**EXERCISE DESCRIPTION**
Write out the listing exactly as it is given.

**RECORDED INFORMATION**
## Start
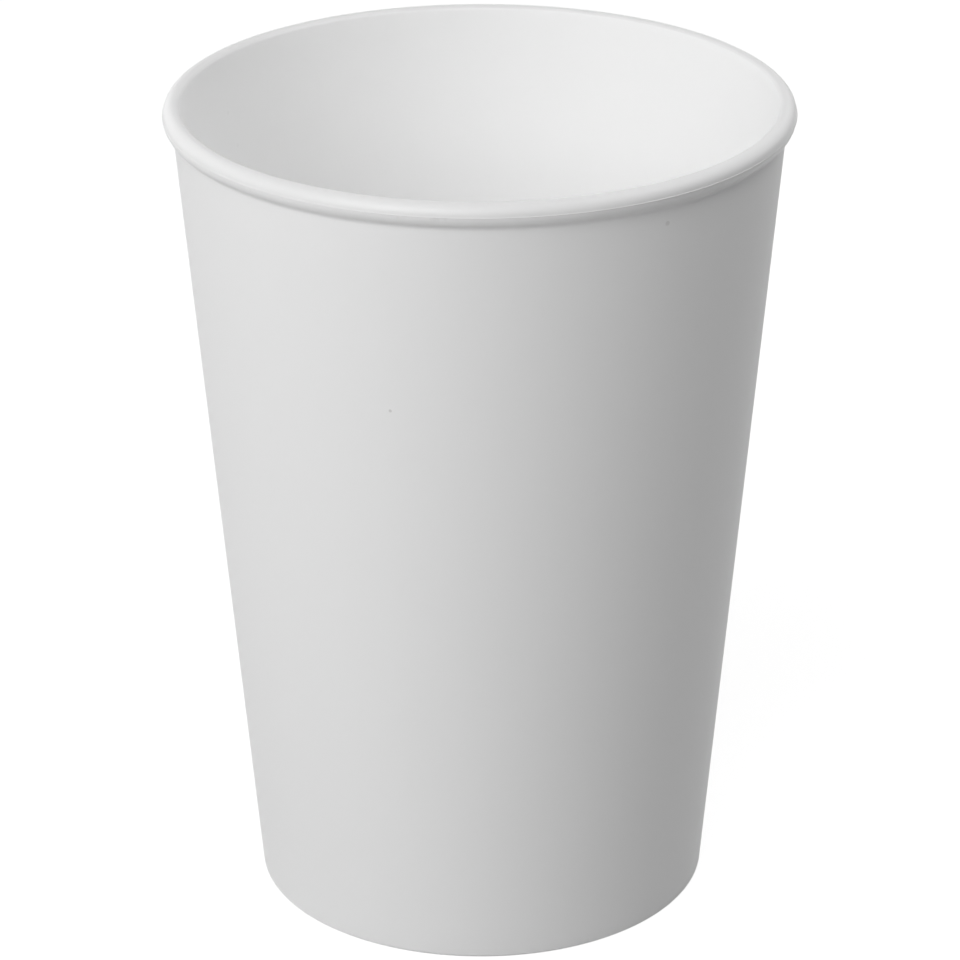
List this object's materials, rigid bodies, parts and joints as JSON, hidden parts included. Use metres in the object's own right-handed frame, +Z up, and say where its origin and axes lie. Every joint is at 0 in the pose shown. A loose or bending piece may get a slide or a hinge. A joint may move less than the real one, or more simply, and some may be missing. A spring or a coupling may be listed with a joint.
{
  "type": "moulded drinking cup",
  "caption": "Tapered moulded drinking cup with a round bead at the rim and a floor raised inside a foot ring.",
  "frame": {"origin": "centre of the circle that the foot ring stands on", "axes": "+Z up along the cup's axis, from the foot to the rim"},
  "size_m": [0.0881, 0.088, 0.1182],
  "materials": {
    "cup_plastic": "fine matte moulded plastic, white, with a smoother satin rim bead"
  },
  "bodies": {
    "root": {"cup": "cup_plastic"}
  },
  "joints": []
}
## End
**ANSWER TO THIS TASK**
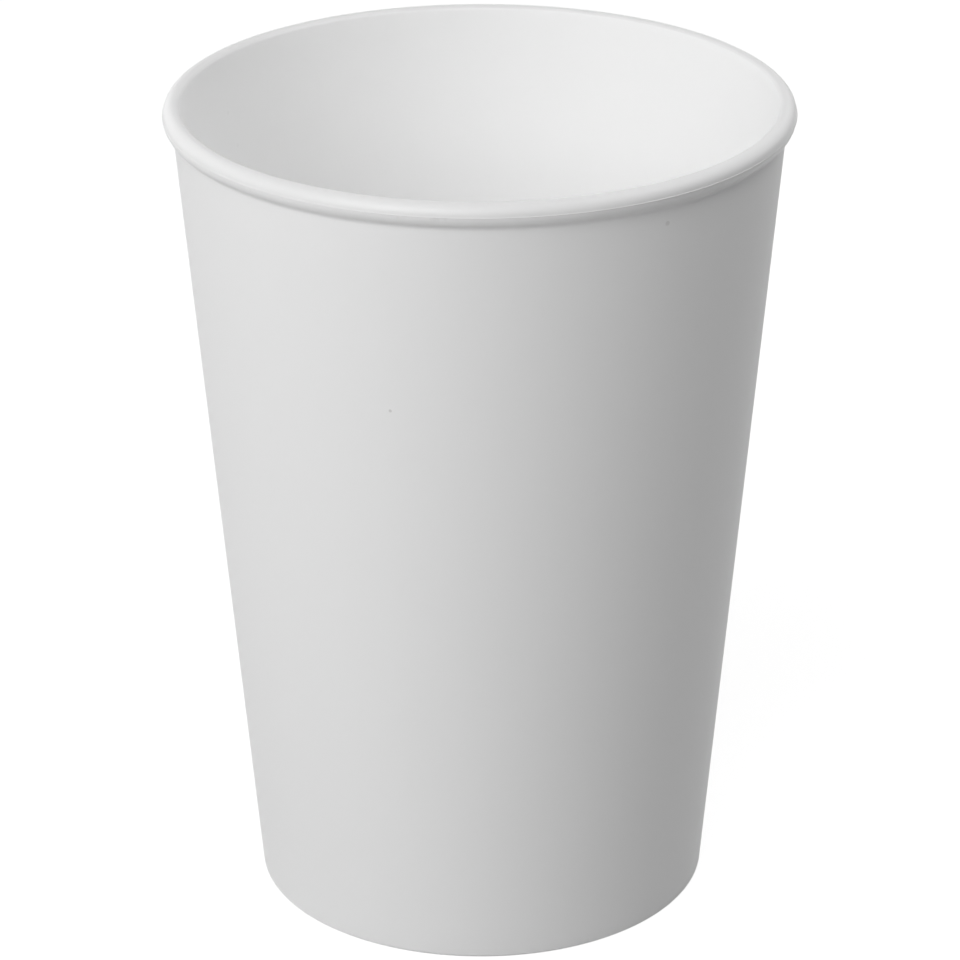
List this object's materials, rigid bodies, parts and joints as JSON, hidden parts included. Use metres in the object's own right-handed frame, +Z up, and say where its origin and axes lie. Every joint is at 0 in the pose shown. A loose or bending piece may get a slide or a hinge. A joint may move less than the real one, or more simply, and some may be missing. A spring or a coupling may be listed with a joint.
{
  "type": "moulded drinking cup",
  "caption": "Tapered moulded drinking cup with a round bead at the rim and a floor raised inside a foot ring.",
  "frame": {"origin": "centre of the circle that the foot ring stands on", "axes": "+Z up along the cup's axis, from the foot to the rim"},
  "size_m": [0.0881, 0.088, 0.1182],
  "materials": {
    "cup_plastic": "fine matte moulded plastic, white, with a smoother satin rim bead"
  },
  "bodies": {
    "root": {"cup": "cup_plastic"}
  },
  "joints": []
}